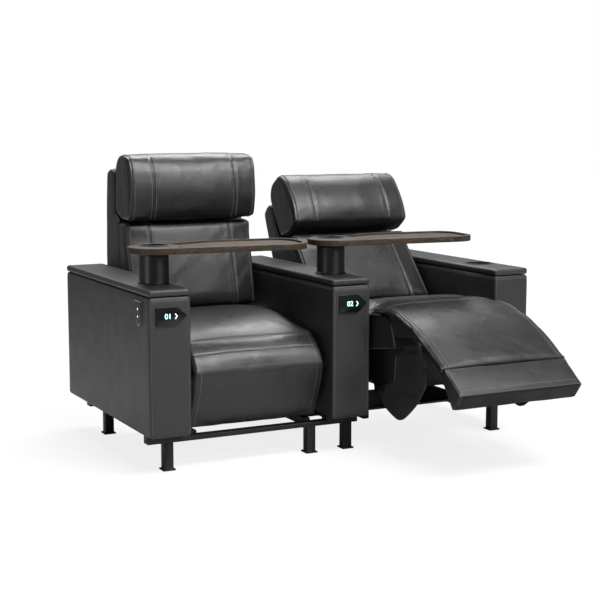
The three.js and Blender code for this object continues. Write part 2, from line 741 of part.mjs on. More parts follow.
function actuatorHousing() {
  const blockFront = rearRailSetback + rodFootInset;
  const block = box(-housingBlockWidth / 2, housingBlockWidth / 2, blockFront, blockFront + housingBlockDepth,
    standHeight + touchGap, actuatorLevel + housingRadius);
  const tube = rodAlongY(housingFront, blockFront + housingBlockDepth / 2, actuatorLevel, housingRadius);
  const bore = rodAlongY(housingFront - cutOverrun, housingBoreRear, actuatorLevel, rodRadius + rodRunningGap);
  return cut(join([block, tube]), [bore]);
}

const boxChamferFoot = boxTop - boxChamferHeight;

function boxFrontAt(z) {
  return boxFront + (boxFrontRake * (z - boxBottom)) / (boxTop - boxBottom);
}

function seatBox() {
  const profile = shapeOf([[boxFront, boxBottom], [boxRear, boxBottom], [boxRear, boxTop],
    [boxFrontAt(boxTop) + boxChamferDepth, boxTop], [boxFrontAt(boxChamferFoot), boxChamferFoot]]);
  const pieces = [acrossBlock(profile, -boxHalfWidth, boxHalfWidth)];
  const bores = [];
  for (const side of sides) {
    const tiltLug = linkShape(tiltPivot.y - lugRootRadius / 2, boxBottom + lugRootRadius, lugRootRadius,
      tiltPivot.y, tiltPivot.z, hingeRadius);
    pieces.push(acrossBlock(tiltLug, side * tiltLugInner, side * tiltLugOuter));
    bores.push(pinAlongX(side * (tiltLugInner - cutOverrun), side * (tiltLugOuter + cutOverrun), tiltPivot,
      hingePinRadius + hingeRunningGap));
    const backLug = linkShape(boxRear - backLugRootInset, boxTop - backLugRootDrop, backLugRootRadius,
      backPivot.y, backPivot.z, backLugRadius);
    pieces.push(acrossBlock(backLug, side * backLugOffset, side * (backLugOffset + lugThickness)));
    pieces.push(pinAlongX(side * backLugOffset, side * shellLugOuter, backPivot, hingePinRadius));
  }
  return cut(join(pieces), bores);
}

function apron() {
  const outline = apronShares.map(([v, w]) =>
    [apronFront + v * apronDepth, boxBottom - touchGap - w * apronDrop]);
  return acrossBlock(shapeOf(outline), -apronHalfWidth, apronHalfWidth);
}

// The seat cushion's top differs with the knee bent or straight, and its foot is the same
function seatCushion(open) {
  const tip = kneeTipAngle - (open ? calfSwing : 0);
  const heel = kneeHeelAngles[open ? 1 : 0];
  const heelZ = calfPivot.z + kneeRadius * Math.sin(THREE.MathUtils.degToRad(kneeHeelAngle));
  const foot = boxTop + softGap;
  const top = placed(open ? seatCushionOpenShares : seatCushionClosedShares, calfPivot.y, seatCushionRear,
    boxTop, boxTop + seatCushionThickness);
  const profile = [...arcAbout(calfPivot, kneeRadius, tip, heel), [boxFrontAt(heelZ) - softGap, heelZ],
    [boxFrontAt(boxChamferFoot) - softGap, boxChamferFoot],
    [boxFrontAt(boxTop) + boxChamferDepth - softGap, foot], [seatCushionRear, foot], ...top];
  return softForm(profile, cushionHalfWidth, cushionEdge, cushionCrown);
}

const shellProfile = placed(shellShares, shellFront, shellRear, shellFoot, shellTop);

// The back shell's front below its shoulder is one slope from its last point to its first
function shellFrontAt(z) {
  const [foot, shoulder] = [shellProfile[0], shellProfile[shellProfile.length - 1]];
  return foot[0] + ((shoulder[0] - foot[0]) * (z - foot[1])) / (shoulder[1] - foot[1]);
}

function backShell() {
  const pieces = [softForm(shellProfile, shellHalfWidth, shellEdge, 0)];
  const bores = [];
  const headFace = headPivot.y + bracketThickness / 2;
  for (const side of sides) {
    const lug = linkShape(backPivot.y, backPivot.z, backLugRadius, shellFront + shellLugRootReach,
      shellProfile[0][1] + shellLugRootRise, backLugRootRadius);
    pieces.push(acrossBlock(lug, side * shellLugInner, side * shellLugOuter));
    bores.push(pinAlongX(side * (shellLugInner - cutOverrun), side * (shellLugOuter + cutOverrun), backPivot,
      hingePinRadius + hingeRunningGap));
    const headLug = linkShape(headPivot.y, headPivot.z, headLugRadius,
      headFace + lugRootRadius, headPivot.z, headLugRadius);
    const inner = bracketHalfWidth + touchGap;
    pieces.push(acrossBlock(headLug, side * inner, side * (inner + headLugThickness)));
    bores.push(pinAlongX(side * (inner - touchGap), side * (inner + headLugThickness + cutOverrun), headPivot,
      headPinRadius + hingeRunningGap));
  }
  return cut(join(pieces), bores);
}

function backCushion() {
  const front = placed(backCushionShares, backCushionFront, shellFront, backCushionFoot, backCushionTop);
  const rear = [backCushionFoot, backCushionTop].map((z) => [shellFrontAt(z) - softGap, z, 0]);
  return softForm([...rear, ...front], cushionHalfWidth, cushionEdge, cushionCrown, true);
}

function headBracket() {
  const half = bracketThickness / 2;
  const plate = box(-bracketHalfWidth, bracketHalfWidth, headPivot.y - half, headPivot.y + half,
    headPivot.z - bracketDrop, headPivot.z + bracketRise);
  const reach = bracketHalfWidth + touchGap + headLugThickness;
  return join([plate, pinAlongX(-reach, reach, headPivot, headPinRadius)]);
}

function headCushion() {
  const profile = placed(headShares, headFront, headRear, headFoot, headTop);
  return softForm(profile, cushionHalfWidth, headEdge, cushionCrown, true);
}

const calfRearLine = placed(calfRearShares, calfFront, calfRear, calfFoot, calfHead);

// The flap is hung just off the board's lower rear corner, so that it folds flat behind it
const flapPivot = { y: calfRearLine[2][0] + touchGap, z: calfRearLine[2][1] - touchGap };

function calfPad() {
  const front = placed(calfFrontShares, calfFront, calfRear, calfFoot, calfHead);
  const rear = offsetLine(calfRearLine, calfBoardThickness + touchGap).reverse();
  const top = arcAbout(calfPivot, kneeRadius + kneeGap, ...calfTopAngles);
  return softForm([...rear, ...top, ...front], calfHalfWidth, calfEdge, calfCrown);
}

function calfBoard() {
  const outline = [...calfRearLine, ...offsetLine(calfRearLine, calfBoardThickness).reverse()];
  const pieces = [acrossBlock(shapeOf(outline), -calfBoardHalfWidth, calfBoardHalfWidth)];
  const lugOuter = guardOffset - guardLugGap;
  const root = calfRearLine[1];
  for (const side of sides) {
    const lug = linkShape(root[0], guardPivot.z + guardLugRootRadius, guardLugRootRadius,
      guardPivot.y, guardPivot.z, guardLugRadius);
    pieces.push(acrossBlock(lug, side * (calfBoardHalfWidth - touchGap), side * lugOuter));
    pieces.push(pinAlongX(side * (calfBoardHalfWidth - touchGap), side * (guardOffset + guardThickness),
      guardPivot, guardPinRadius));
  }
  return join(pieces);
}

function footFlap() {
  const calfToe = placed(calfFrontShares, calfFront, calfRear, calfFoot, calfHead).pop();
  const [rootFront, rootRear] = offsetLine([calfToe, calfRearLine[2]], flapRootGap);
  const outer = placed(flapShares, flapFront, flapRear, flapFoot, flapHead);
  return softForm([rootFront, ...outer, rootRear], flapHalfWidth, flapEdge, flapCrown);
}

function guard(side) {
  const angle = THREE.MathUtils.degToRad(guardRestAngle);
  const outline = guardShares.map(([a, n]) => {
    const [along, across] = [a * guardLength, n * guardDepth];
    return [guardPivot.y + along * Math.cos(angle) - across * Math.sin(angle),
      guardPivot.z + along * Math.sin(angle) + across * Math.cos(angle)];
  });
  const [inner, outer] = [side * guardOffset, side * (guardOffset + guardThickness)];
  const boss = pinAlongX(inner, outer, guardPivot, guardLugRadius);
  const bore = pinAlongX(inner - side * cutOverrun, outer + side * cutOverrun, guardPivot,
    guardPinRadius + hingeRunningGap);
  return cut(join([acrossBlock(shapeOf(outline), inner, outer), boss]), [bore]);
}

// One seat on its carriage, with every group at its share of its travel
function addSeat(index, openness) {
  const tag = index + 1;
  const open = openness > 1 / 2;
  const carriage = new THREE.Group();
  carriage.name = `carriage_slide_${tag}`;
  carriage.position.set(seatCentres[index], -slideTravel * openness, 0);
  unit.add(carriage);
  addMesh(carriage, `carriage_${tag}`, carriageFrame(), blackMetal);
  addMesh(carriage, `actuator_rod_${tag}`, actuatorRod(), steel);
  const seat = pivotGroup(carriage, `seat_tilt_${tag}`, tiltPivot, seatTilt * openness);
  addMesh(seat, `seat_box_${tag}`, seatBox(), darkBoard);
  addMesh(seat, `apron_${tag}`, apron(), darkBoard);
  addMesh(seat, `seat_cushion_${tag}`, seatCushion(open), leather);
  const back = pivotGroup(seat, `back_recline_${tag}`, backPivot, backRecline * openness);
  addMesh(back, `back_shell_${tag}`, backShell(), leather);
  addMesh(back, `back_cushion_${tag}`, backCushion(), leather);
  const head = pivotGroup(back, `head_tilt_${tag}`, headPivot, headTilt * openness);
  addMesh(head, `head_bracket_${tag}`, headBracket(), blackMetal);
  addMesh(head, `head_cushion_${tag}`, headCushion(), leather);
  const calf = pivotGroup(seat, `calf_swing_${tag}`, calfPivot, calfSwing * openness);
  addMesh(calf, `calf_board_${tag}`, calfBoard(), darkBoard);
  addMesh(calf, `calf_pad_${tag}`, calfPad(), leather);
  const flap = pivotGroup(calf, `flap_fold_${tag}`, flapPivot, -flapSwing * (1 - openness));
  addMesh(flap, `foot_flap_${tag}`, footFlap(), leather);
  const guards = pivotGroup(calf, `guard_swing_${tag}`, guardPivot, guardSwing * openness);
  addMesh(guards, `guard_left_${tag}`, guard(-1), blackPlastic);
  addMesh(guards, `guard_right_${tag}`, guard(1), blackPlastic);
  const housing = actuatorHousing().translate(seatCentres[index], 0, 0);
  addMesh(unit, `actuator_housing_${tag}`, housing, blackMetal);
}

addArms();
addCupLiner();
addStand();
addSigns();
for (const index of [0, 1]) {
  addTrayPost(index);
  addTray(index);
  addRocker(index);
  addSeat(index, seatOpenness[index]);
}

// The origin is at the middle of the whole unit's footprint, on the floor
const extent = new THREE.Box3().setFromObject(unit);
unit.position.set(-(extent.min.x + extent.max.x) / 2, -(extent.min.y + extent.max.y) / 2, -extent.min.z);
unit.updateMatrixWorld(true);

export default unit;
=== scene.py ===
import math

import bmesh
import bpy
import numpy as np
from mathutils import Matrix, Vector
from mathutils.bvhtree import BVHTree


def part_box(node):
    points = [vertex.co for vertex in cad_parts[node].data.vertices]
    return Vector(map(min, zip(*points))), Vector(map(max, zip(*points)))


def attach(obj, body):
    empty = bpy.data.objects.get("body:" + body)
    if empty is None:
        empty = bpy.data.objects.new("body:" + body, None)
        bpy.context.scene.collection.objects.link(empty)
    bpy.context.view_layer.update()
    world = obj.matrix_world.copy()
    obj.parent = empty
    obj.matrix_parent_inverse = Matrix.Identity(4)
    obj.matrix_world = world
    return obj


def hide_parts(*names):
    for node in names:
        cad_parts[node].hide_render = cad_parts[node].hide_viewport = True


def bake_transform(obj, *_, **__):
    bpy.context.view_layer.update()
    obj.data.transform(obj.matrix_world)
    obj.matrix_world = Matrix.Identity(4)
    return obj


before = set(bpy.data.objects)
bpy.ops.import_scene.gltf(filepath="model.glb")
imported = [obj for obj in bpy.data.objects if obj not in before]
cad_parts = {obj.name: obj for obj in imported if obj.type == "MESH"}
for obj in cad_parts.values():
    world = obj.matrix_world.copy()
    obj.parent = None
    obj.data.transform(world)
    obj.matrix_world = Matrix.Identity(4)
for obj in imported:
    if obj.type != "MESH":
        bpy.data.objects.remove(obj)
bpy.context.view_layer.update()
scene = bpy.context.scene
MM = 0.001
TINY, MERGE = 1e-9, 1e-6
SIDES = (-1, 1)
FRONT, TOP = (0, -1, 0), (0, 0, 1)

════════

→ What you need to do
Extract, exactly as they appear, the lines from the one containing "obj.parent = None" through the final line.

→ Solution to the problem
    obj.parent = None
    obj.data.transform(world)
    obj.matrix_world = Matrix.Identity(4)
for obj in imported:
    if obj.type != "MESH":
        bpy.data.objects.remove(obj)
bpy.context.view_layer.update()
scene = bpy.context.scene
MM = 0.001
TINY, MERGE = 1e-9, 1e-6
SIDES = (-1, 1)
FRONT, TOP = (0, -1, 0), (0, 0, 1)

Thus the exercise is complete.